For me, that perspective developed over time. It became a way to keep moving forward. But that doesn’t just happen on its own. It happens through the choices I make every day, including the way I frame and express my experiences with MS.

Truth and hope existing together 

In recent years, I’ve noticed more conversations around what it really means to live with MS. More people are speaking openly about their struggles and frustrations.

That honesty matters.

At the same time, I believe there also is value in offering a perspective that allows for both truth and hope to exist together.

Because someone reading this may be at the very beginning of their journey, and the words they encounter early on can shape what they believe is possible for their own life.

I think back to something my mom once told me after reading a piece I had written during a difficult time.

She said, “People are in pain. They need to read something like this to find comfort.”

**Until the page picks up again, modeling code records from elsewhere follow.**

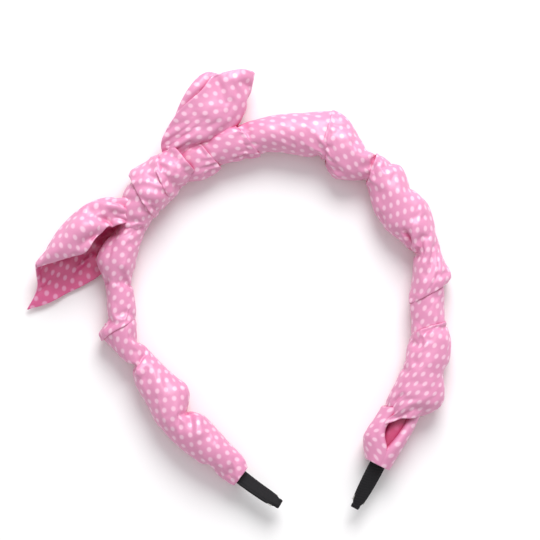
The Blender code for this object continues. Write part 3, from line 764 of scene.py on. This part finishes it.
# %% Rolled edges
OPEN_END = (
    # s, out, in, up, half the opening in degrees
    (156.0, 5.9, 8.2, 6.0, 46.0), (161.0, 6.2, 8.8, 7.0, 56.0), (165.0, 6.2, 9.6, 7.4, 52.0),
    (170.0, 5.6, 9.9, 7.0, 36.0), (174.0, 5.2, 9.0, 6.4, 18.0), (177.4, 5.0, 7.6, 5.8, 6.0),
    (181.4, 4.8, 5.2, 5.0, 3.0),
)
OPENING_LEAN = 0.45
ROLL_STEPS = 9
ROLL_RADIUS = 1.7
OPEN_ROUND_STEPS = 64
OPENING_TURN = -0.12   # radians, how far the opening is turned from straight up
ROLL_TURN = 1.25 * math.pi


def open_end(name, rows_turn, seed):
    """A tube open along its top, whose edges curl back inwards."""
    table = np.array(OPEN_END)
    rows = int(round((table[-1, 0] - table[0, 0]) / ROW_STEP)) + 1
    s = np.linspace(table[0, 0], table[-1, 0], rows)
    values = smooth_through(table[:, 0], table[:, 1:], s)
    share = np.linspace(0, 1, OPEN_ROUND_STEPS)
    half_open = np.radians(values[:, 3])[:, None]
    middle = math.pi / 2 + OPENING_TURN
    angle = middle + half_open + share * (2 * math.pi - 2 * half_open)
    x, z = section_points(values[:, None, :3], angle)
    rolls = []
    for end, way in ((0, 1), (-1, -1)):
        base_x, base_z = x[:, [end]], z[:, [end]]
        inward = np.hypot(base_x, base_z)
        nx, nz = base_x / inward, base_z / inward
        tx, tz = -nz * way, nx * way
        curl = np.linspace(0, ROLL_TURN, ROLL_STEPS)[1:]
        roll_x = base_x - ROLL_RADIUS * (nx * (1 - np.cos(curl)) + tx * np.sin(curl))
        roll_z = base_z - ROLL_RADIUS * (nz * (1 - np.cos(curl)) + tz * np.sin(curl))
        rolls.append((roll_x, roll_z) if way == -1 else (roll_x[:, ::-1], roll_z[:, ::-1]))
    x = np.concatenate([rolls[0][0], x, rolls[1][0]], axis=1)
    z = np.concatenate([rolls[0][1], z, rolls[1][1]], axis=1)
    place_s = s[:, None] - OPENING_LEAN * x * ease((table[-1, 0] - s) / 18.0)[:, None]
    u = np.concatenate([np.zeros((rows, 1)), np.cumsum(np.hypot(np.diff(x), np.diff(z)), axis=1)], axis=1)
    lift = wrinkles(seed, place_s, u, 4.0, 2.4, 0.5)
    reach = np.hypot(x, z)
    x, z = x * (1 + lift / reach), np.maximum(z * (1 + lift / reach), REST)
    points = place(place_s, x, z)
    uv = rows_along(u - u[:, [u.shape[1] // 2]], s, rows_turn)
    obj = add_sheet(name + "_satin", points, uv, False)
    return make_solid(obj, CLOTH_THICKNESS, 0.0)


made["sash_right_end"] = open_end("sash_right_end", (-10.0, -10.0), 15)

# %% [markdown]
# ## The knot
# Three bands of the sash cross over the hoop and bulge between their creases, which lean the other way
# from those of the winding.

# %% Knot
wind("knot_left", ("tuck", 0.0, 0.0), ("tuck", -0.45, -0.45), rows_turn=(-15.0, -9.0), seed=21, slope=2.5)
wind("knot_middle", ("rim", -0.45, -0.45), ("tuck", -0.45, -0.45), under=("knot_left",),
     rows_turn=(-9.0, -11.0), seed=22, slope=2.5)
wind("knot_right", ("rim", -0.45, -0.45), ("rim", 0.1, 0.1), under=("knot_middle",),
     rows_turn=(5.0, 3.0), seed=23, slope=2.5)

# %% [markdown]
# ## The ears
# Each ear is the sash's free end, folded lengthwise. A net of points gives its folds, and a smooth
# surface is drawn through the net.

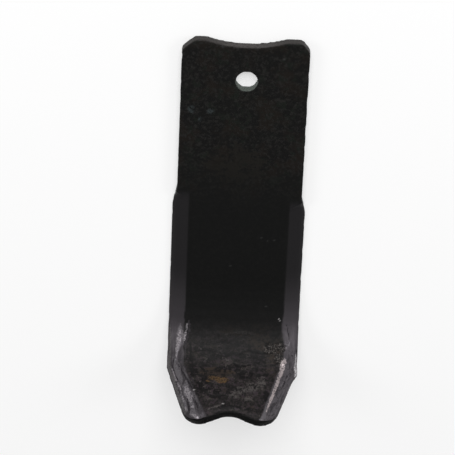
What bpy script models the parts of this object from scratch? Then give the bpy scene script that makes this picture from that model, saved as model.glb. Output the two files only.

That has stayed with me. It’s part of why I continue to write. Part of why I believe the way we hold and express our experience with MS matters. Because while we can’t control this disease, we can influence how we live with it, and how we invite others to see it.

I’ve seen firsthand how much that matters.

Something worth holding onto

Optimism, as I’ve come to understand it, isn’t about pretending things are better than they are.

It’s about recognizing that even within the uncertainty — within the setbacks, the frustration, the days that don’t go as planned — there is still something worth holding onto. Not always something big. Not always something easy. But something.

Maybe you’ve felt that too.

Over time, I’ve learned that choosing to look for that “something” doesn’t ignore the reality of MS. It changes how I live within it. And sometimes, that shift doesn’t begin with a breakthrough or a major decision.

It begins quietly with the words I choose and the direction they set from there.